Growing Gentleness at Home

Our children fascinate themselves with fighting games, from "Super Smash Brothers" to "Grand Theft Auto." Our country is at war, and scenes of violence and devastation flash across the news screen for our children to see. We do not live in a gentle society or in gentle times.

Recently, an acquaintance said that her 16-year-old son slammed holes in the wall when she refused to let him drive her car. We have heard for so long, "If it feels good, do it," that when we become frustrated, we lash out in anger. Lack of self-control leads to violence, whether to a lesser or a greater degree.

Radios and televisions are turned up. Both children and adults talk louder to be heard above the noise. Gentleness is gone from our homes.

Paul and Timothy exercised gentleness. "As apostles of Christ," they said, "we could have been a burden to you, but we were gentle among you, like a mother caring for her children" (1 Thessalonians 2:6-7, NIV). Paul includes gentleness in the nine fruits of the Spirit (Galatians 5:22).

Both Timothy and Titus exhort believers to be gentle (2 Timothy 2:24; Titus 3:2). James says, "The wisdom that is from above is first pure, then peaceable, gentle" (3:17, KJV).

Christ exemplified gentleness. He said, "‘Learn from me, for I am gentle and humble in heart, and you will find rest for your souls" (Matthew 11:28, NIV). Hundreds of years before Christ's birth, it was prophesied that He would be gentle (Isaiah 53:7). At Jesus' trial, when men lied about Him, He refused to rail against them (Luke 22:63 to 23:9).
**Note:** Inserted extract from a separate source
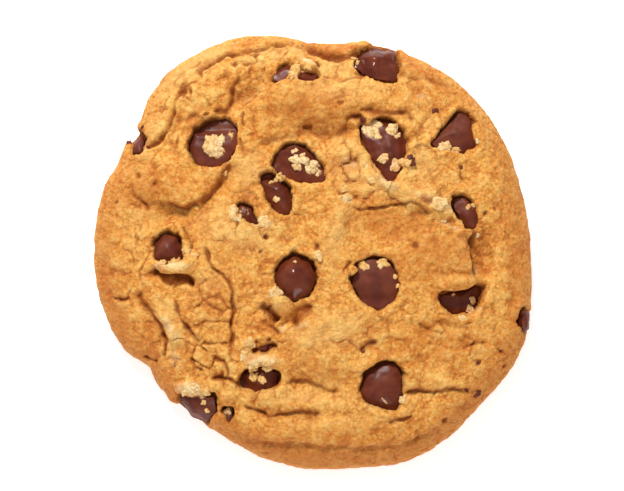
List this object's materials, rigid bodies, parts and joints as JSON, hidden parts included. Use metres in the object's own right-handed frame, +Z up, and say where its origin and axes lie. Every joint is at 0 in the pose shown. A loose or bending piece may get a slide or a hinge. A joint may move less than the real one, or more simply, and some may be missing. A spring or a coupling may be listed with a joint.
{
  "type": "chocolate chip cookie",
  "caption": "Large soft-baked round cookie with a wandering rim, hummocky top, flat underside and chocolate chips seated in the dough.",
  "frame": {"origin": "on the surface the cookie lies on, under the middle of its outline", "axes": "+Z up through the thickness; +Y towards the far side, +X to the right, seen from above"},
  "size_m": [0.0901, 0.0896, 0.0128],
  "materials": {
    "baked_dough": "matt, finely grained golden-brown baked cookie dough",
    "dark_chocolate": "satin dark chocolate with soft uneven gloss"
  },
  "bodies": {
    "root": {"dough": "baked_dough", "chip_01": "dark_chocolate", "chip_02": "dark_chocolate", "chip_03": "dark_chocolate", "chip_04": "dark_chocolate", "chip_05": "dark_chocolate", "chip_06": "dark_chocolate", "chip_07": "dark_chocolate", "chip_08": "dark_chocolate", "chip_09": "dark_chocolate", "chip_10": "dark_chocolate", "chip_11": "dark_chocolate", "chip_12": "dark_chocolate", "chip_13": "dark_chocolate", "chip_14": "dark_chocolate", "chip_15": "dark_chocolate", "chip_16": "dark_chocolate", "chip_17": "dark_chocolate", "chip_18": "dark_chocolate", "chip_19": "dark_chocolate"}
  },
  "joints": []
}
To bring gentleness back into our homes, let us try the following:

Monitor the volume on TVs and radios.

One young mother told her Nintendo-playing boys, "No louder than an eight." That way she didn't have to shout to be heard above their game. If the volume is so loud that we cannot be heard, we can take the remote and turn it down, so our instructions will be clear. Shouting only begets shouting.

Practice "quiet time."

Having the children rest and read books for half an hour in the early afternoon will benefit the whole family. Mother needs some rest by then, even if the children protest that they do not.

The parent needs to monitor his or her own tone of voice.

We need to ask ourselves, "Is my own voice showing gentleness to my children?" Proverbs 15:1 says, "A gentle answer turns away wrath" (NIV). A child will be less likely to continue shouting at a parent who refuses to shout back.

Even when discipline is required, what we have to say to our children is less important than how we say it. An angry tone expresses only anger. A gentle tone shows disapproval but hopes for better things. We cannot expect our children to be gentle and kind if we are not.

Samuel Smiles, an Englishman, said more than a hundred years ago, "Gentleness in society is like the silent influence of light, which gives color to all nature." It is still true today. Our gentleness will color the atmosphere of our homes, making them pleasant places to be.